Title:

The optimization of a class of nonlinear filters

Some time invariant nonlinear filters of Zadeh's class ? are optimized. A method is proposed for the physical realization of these filters as multipath structures, which consist of, in general, an orthonormal set of nonlinear zero memory polynomial functions, each of which is followed by a linear memory network in cascade. The use of orthonormal polynomial functions instead of, for instance, power law functions simplifies the optimization. An almost routine optimization procedure is proposed and found to work in most practical cases. The theory is extended where necessary to enable its application to the following problems: Noise filtering; prediction; systems analysis; nonlinear compensation of a feedback control system.

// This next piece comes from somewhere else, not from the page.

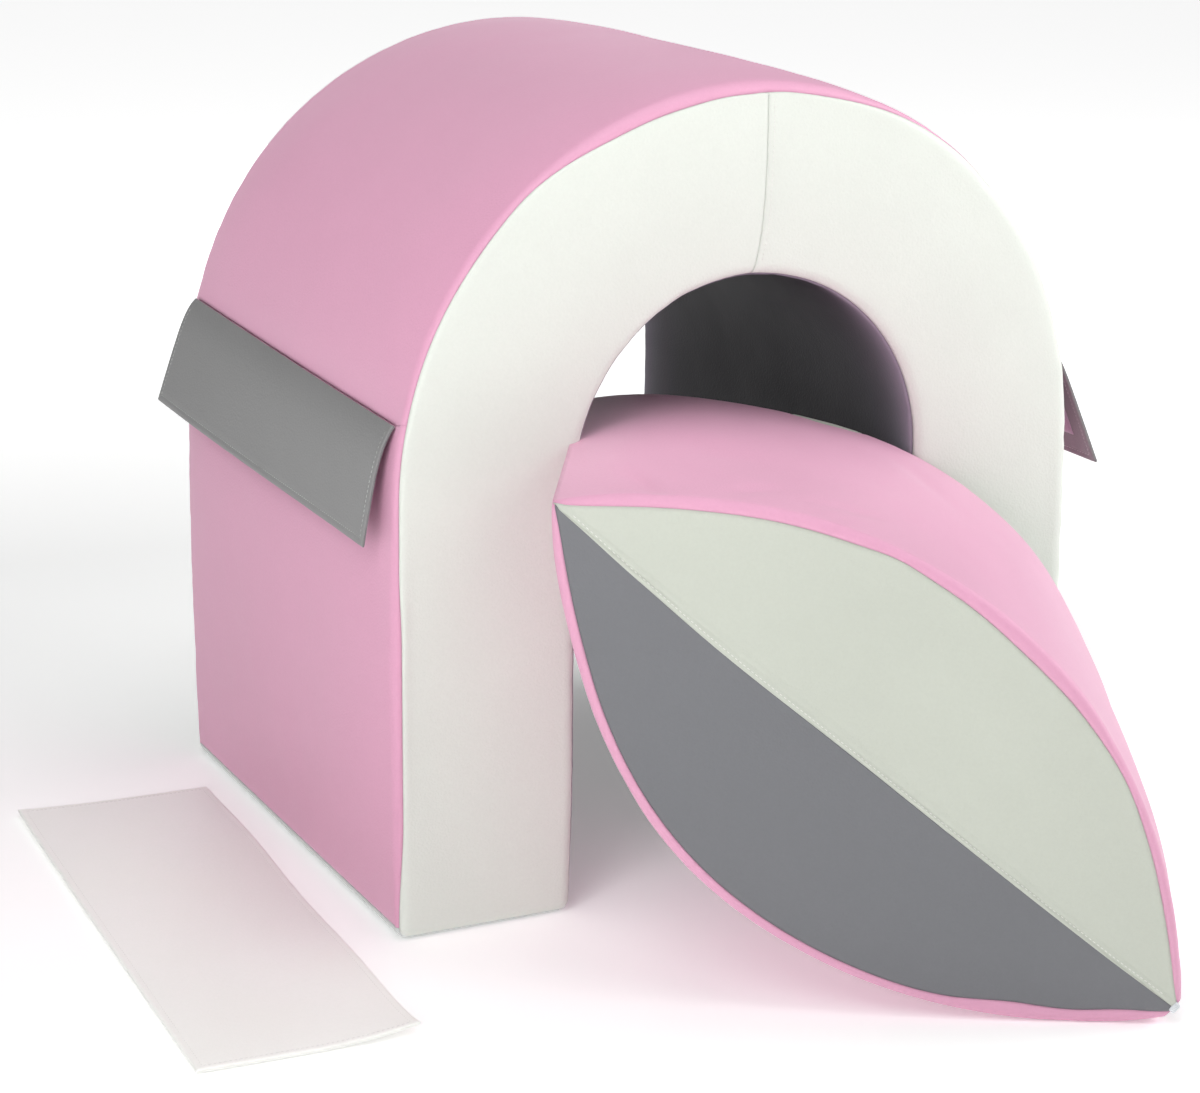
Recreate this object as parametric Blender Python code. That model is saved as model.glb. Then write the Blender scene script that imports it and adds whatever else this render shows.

Examples are given. An expansion of second probability density functions in terms of the same orthonormal polynomials which are chosen for the nonlinear filters is discussed. Methods of obtaining the form of the polynomials and the expansion coefficients both analytically and experimentally are proposed. The information, in the form required for the optimization procedure, is shown to consist of certain of the expansion coefficients of both the second probability density of the input and the joint probability density of the input and desired output. Some special classes of random processes are defined and their properties are derived. A theorem is proved, showing that an optimum filter of class eta becomes linear when the input and desired output processes belong to a broad class, which includes Gaussian and many other special processes. Examples of processes of each classification are given and used in the optimization problems; expansion coefficients are worked out for these cases.